On répète que le politicien devrait être un amiral commandant son navire : la mer doit être maîtrisée, l’équipage aussi mais, avec quelques minimes corrections imperceptibles du cap à suivre, il devrait amener le bateau à destination. Celle qu’il a choisie. La politique d’aujourd’hui n’en pas, elle corrige peu sa trajectoire, elle renouvelle ironiquement le débat avec des slogans du type « il n’y a plus ni de droite, ni de gauche », elle observe avec détachement les mouvements sociaux et esquive autant que possible les débats environnementaux et éthiques. En fait, ces dernières années, un décalage toujours plus marqué entre grands partis politiques et mouvements sociaux s’est creusé : ces derniers tendent à être de plus en plus présents et à polariser nettement les individus, sur des plans multiples toujours plus nombreux. Cette division complexe est difficilement applicable dans le paysage politique : un grand parti politique préfère la technique de l’abstention ou de la fausse participation superficielle, en évitant de prendre une véritable position sur tout sujet potentiellement clivant. D’autre part, la politique s’en remet à une nouvelle communication médiatisée par les réseaux sociaux, dont elle ne comprend, ni ne règle le fonctionnement, mais qu’elle croit devoir utiliser.
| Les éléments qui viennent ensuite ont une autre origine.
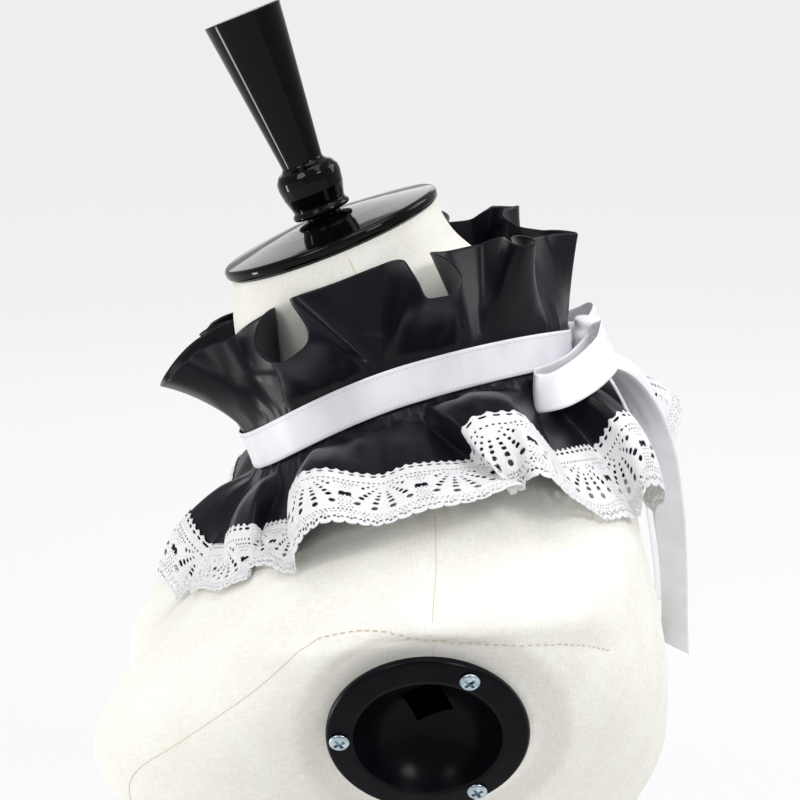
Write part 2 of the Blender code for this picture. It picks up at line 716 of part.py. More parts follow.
def main():
    clear_scene()
    linen = material("Linen", (0.80, 0.74, 0.62), 0.85)
    satin = material("Black satin", (0.010, 0.010, 0.013), 0.38)
    white_satin = material("White satin", (0.86, 0.86, 0.88), 0.35)
    cotton = material("White cotton lace", (0.88, 0.87, 0.84), 0.8)
    lacquer = material("Black lacquer", (0.006, 0.006, 0.007), 0.12)
    plastic = material("Black plastic", (0.012, 0.012, 0.013), 0.25)
    steel = material("Zinc plated steel", (0.62, 0.66, 0.70), 0.3, 1.0)

    form, tree = make_form(linen)
    for side, word in ((1, "left"), (-1, "right")):
        cut(form, side_cutter("arm_cutter_" + word, side))
        make_arm_plate(side, word, plastic, steel)
    tilt = math.radians(CAP_TILT)
    cap_axis = (0.0, -math.sin(tilt), math.cos(tilt))
    seat = np.array(CAP_CENTRE) + np.array(cap_axis) * SEAM_GAP
    turned_object("neck_cap", CAP_PROFILE, seat, cap_axis, lacquer, 36)
    turned_object("finial", FINIAL_PROFILE, seat, cap_axis, lacquer, 24)

    make_upper_frill(tree, satin)
    make_lower_frill(tree, satin, cotton)
    make_ribbon(white_satin)
    make_knot(white_satin)
    strip_object("bow_loop_left", LOOP_LINE, 27, white_satin, squeeze=-0.45)
    strip_object("bow_loop_right", LOOP_LINE, 27, white_satin, mirror=True, squeeze=-0.45)
    strip_object("bow_tail_left", TAIL_LEFT_LINE, 19, white_satin, squeeze=0.42)
    strip_object("bow_tail_right", TAIL_RIGHT_LINE, 19, white_satin, squeeze=0.42)


main()
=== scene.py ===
import math

import bmesh
import bpy
import numpy as np
from mathutils import Matrix, Vector
from mathutils.bvhtree import BVHTree


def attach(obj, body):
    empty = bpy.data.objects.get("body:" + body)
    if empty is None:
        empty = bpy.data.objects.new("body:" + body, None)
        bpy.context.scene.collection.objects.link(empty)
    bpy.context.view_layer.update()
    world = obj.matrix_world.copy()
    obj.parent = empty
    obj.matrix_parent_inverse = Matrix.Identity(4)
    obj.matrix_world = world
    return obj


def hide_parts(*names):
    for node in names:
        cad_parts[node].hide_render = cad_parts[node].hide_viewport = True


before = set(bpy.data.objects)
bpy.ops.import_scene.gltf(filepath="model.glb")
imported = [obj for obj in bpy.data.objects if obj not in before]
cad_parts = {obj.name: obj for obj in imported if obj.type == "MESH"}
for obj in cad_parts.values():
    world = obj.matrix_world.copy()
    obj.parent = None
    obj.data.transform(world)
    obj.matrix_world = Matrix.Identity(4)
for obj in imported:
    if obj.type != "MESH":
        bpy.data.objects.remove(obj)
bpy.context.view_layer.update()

mm = 0.001
neckLevel = 330.0
wall = 1.0       # the solids' cloth wall, whose middle the finer cloth follows
seamGap = 0.3    # between the neck and its cap
formGap = 0.6    # between the form and the cloth round the neck


# Curves and grids

def unit(vectors):
    length = np.linalg.norm(vectors, axis=-1, keepdims=True)
    return vectors / np.maximum(length, 1e-9)


def curveThrough(stations, values, wanted):
    # A smooth curve through the values that never swings past them.
    x = np.asarray(stations, float)
    y = np.asarray(values, float)
    if y.ndim == 1:
        y = y[:, None]
    step = np.diff(x)[:, None]
    slope = np.diff(y, axis=0) / step
    tangent = np.zeros_like(y)
    before, after = slope[:-1], slope[1:]
    agree = before * after > 0
    weightA = 2 * step[1:] + step[:-1]
    weightB = step[1:] + 2 * step[:-1]
    mean = (weightA + weightB) / (
        weightA / np.where(agree, before, 1.0) + weightB / np.where(agree, after, 1.0))
    tangent[1:-1] = np.where(agree, mean, 0.0)
    tangent[0] = slope[0]
    tangent[-1] = slope[-1]
    wanted = np.asarray(wanted, float)
    cell = np.clip(np.searchsorted(x, wanted, side="right") - 1, 0, len(x) - 2)
    width = step[cell]
    t = (wanted[:, None] - x[cell][:, None]) / width
    start = (1 + 2 * t) * (1 - t) ** 2 * y[cell] + t * (1 - t) ** 2 * width * tangent[cell]
    end = t * t * (3 - 2 * t) * y[cell + 1] + t * t * (t - 1) * width * tangent[cell + 1]
    return start + end


def runAlong(points):
    step = np.linalg.norm(np.diff(points, axis=0), axis=-1)
    return np.concatenate([np.zeros_like(step[:1]), np.cumsum(step, axis=0)])


def smoothStep(value):
    value = np.clip(value, 0.0, 1.0)
    return value * value * (3 - 2 * value)


def smoothLine(line, times):
    # Evens out a line of points, whose ends stay.
    for _ in range(times):
        line[1:-1] = line[1:-1] * 0.5 + (line[:-2] + line[2:]) * 0.25
    return line


def gridNormals(grid):
    along = np.gradient(grid, axis=0)
    down = np.gradient(grid, axis=1)
    return unit(np.cross(along, down))


def sampleGrid(grid, column, row):
    # Bilinear reading of a grid at fractional columns and rows.
    c = np.clip(column, 0, grid.shape[0] - 1.001)
    r = np.clip(row, 0, grid.shape[1] - 1.001)
    i, j = c.astype(int), r.astype(int)
    a, b = (c - i)[:, None], (r - j)[:, None]
    near = grid[i, j] * (1 - b) + grid[i, j + 1] * b
    far = grid[i + 1, j] * (1 - b) + grid[i + 1, j + 1] * b
    return near * (1 - a) + far * a


def lifted(points):
    return (np.asarray(points, float) + (0.0, 0.0, neckLevel)) * mm


# Mesh helpers

def readPoints(mesh):
    found = np.empty(len(mesh.vertices) * 3)
    mesh.vertices.foreach_get("co", found)
    return found.reshape(-1, 3)


def writePoints(mesh, points):
    mesh.vertices.foreach_set("co", np.ascontiguousarray(points, np.float32).ravel())
    mesh.update()


def writeUv(mesh, flat):
    # Flat is one pair of millimetres for each vertex.
    layer = mesh.uv_layers.new(name="UVMap")
    corner = np.empty(len(mesh.loops), np.int32)
    mesh.loops.foreach_get("vertex_index", corner)
    layer.data.foreach_set("uv", np.ascontiguousarray(flat[corner] * mm, np.float32).ravel())


def newMesh(name, build):
    # A mesh of what the function builds in an empty bmesh.
    work = bmesh.new()
    build(work)
    mesh = bpy.data.meshes.new(name)
    work.to_mesh(mesh)
    work.free()
    return mesh


def editMesh(mesh, edit):
    # Opens the mesh as a bmesh for one edit and writes it back.
    work = bmesh.new()
    work.from_mesh(mesh)
    edit(work)
    work.to_mesh(mesh)
    work.free()
    mesh.update()


def mergeNear(distance):
    return lambda work: bmesh.ops.remove_doubles(work, verts=work.verts[:], dist=distance)


def closeEnds(work):
    bmesh.ops.holes_fill(work, edges=[e for e in work.edges if e.is_boundary])
    bmesh.ops.recalc_face_normals(work, faces=work.faces[:])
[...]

Un continent où la culture est foisonnante en est paradoxalement victime, n’ayant jamais réussi à s’harmoniser dans une identité et une vision communes. Il est complètement soumis à un monde qui n’a plus innové depuis longtemps, qui change rapidement, qui devient hypercomplexe et qui échappe totalement à son intelligence encore statique et dépassée. Elle l’oblige à tenter des saltos inutiles, tandis que les autres filent à 1600 km/h, comme le train d’Osaka à Tokyo. Nous, en tant qu’Européens, nous nous adaptons aux différents mythes qui nous sont proposés depuis des décennies principalement par des pays d’outre-mer, nous nous détournons face aux inégalités croissantes sur lesquelles nous avons débattu pendant un siècle, nous mettons de côté des problèmes embarrassants alors que nous nous répétons, comme une comptine, ce qu’ont été nos valeurs, notre culture, nos conquêtes, pour souhaiter ensuite l’achat de notre équipe par un fond qatari. Nous ne parvenons pas à nous affranchir des Américains, dont nous partageons les modèles, à nous émanciper des capitaux arabes et chinois, à construire un front commun en Afrique.
Parfois, je pense que ce changement est tout à fait naturel : ce sera seulement et simplement parce que nous sommes un vieux continent, conservateur, flasque. Alors laissons la place aux jeunes startups en Turquie, à l’esprit d’entreprise et impérialiste chinois, à la folle poursuite du succès américain, au dynamisme et à la jeunesse africains. Malgré leur retard par rapport à notre ligne de développement social, il est juste que ce soit leur tour de dicter les règles.
D’autres fois, je souhaite une révolution qui se propagerait de l’Europe et qui s’inspirerait des valeurs européennes. Une révolution qui ramènerait l’homme au centre, après que la révolution capitaliste-numérique de la Silicon Valley a apporté innovation et bien-être, mais en augmentant les inégalités, l’anonymat et la précarité. Autrefois, on parlait de Nouvel Humanisme. Je ne sais pas si c’est ce qu’on voulait dire, mais le nom ne sonne pas mal du tout.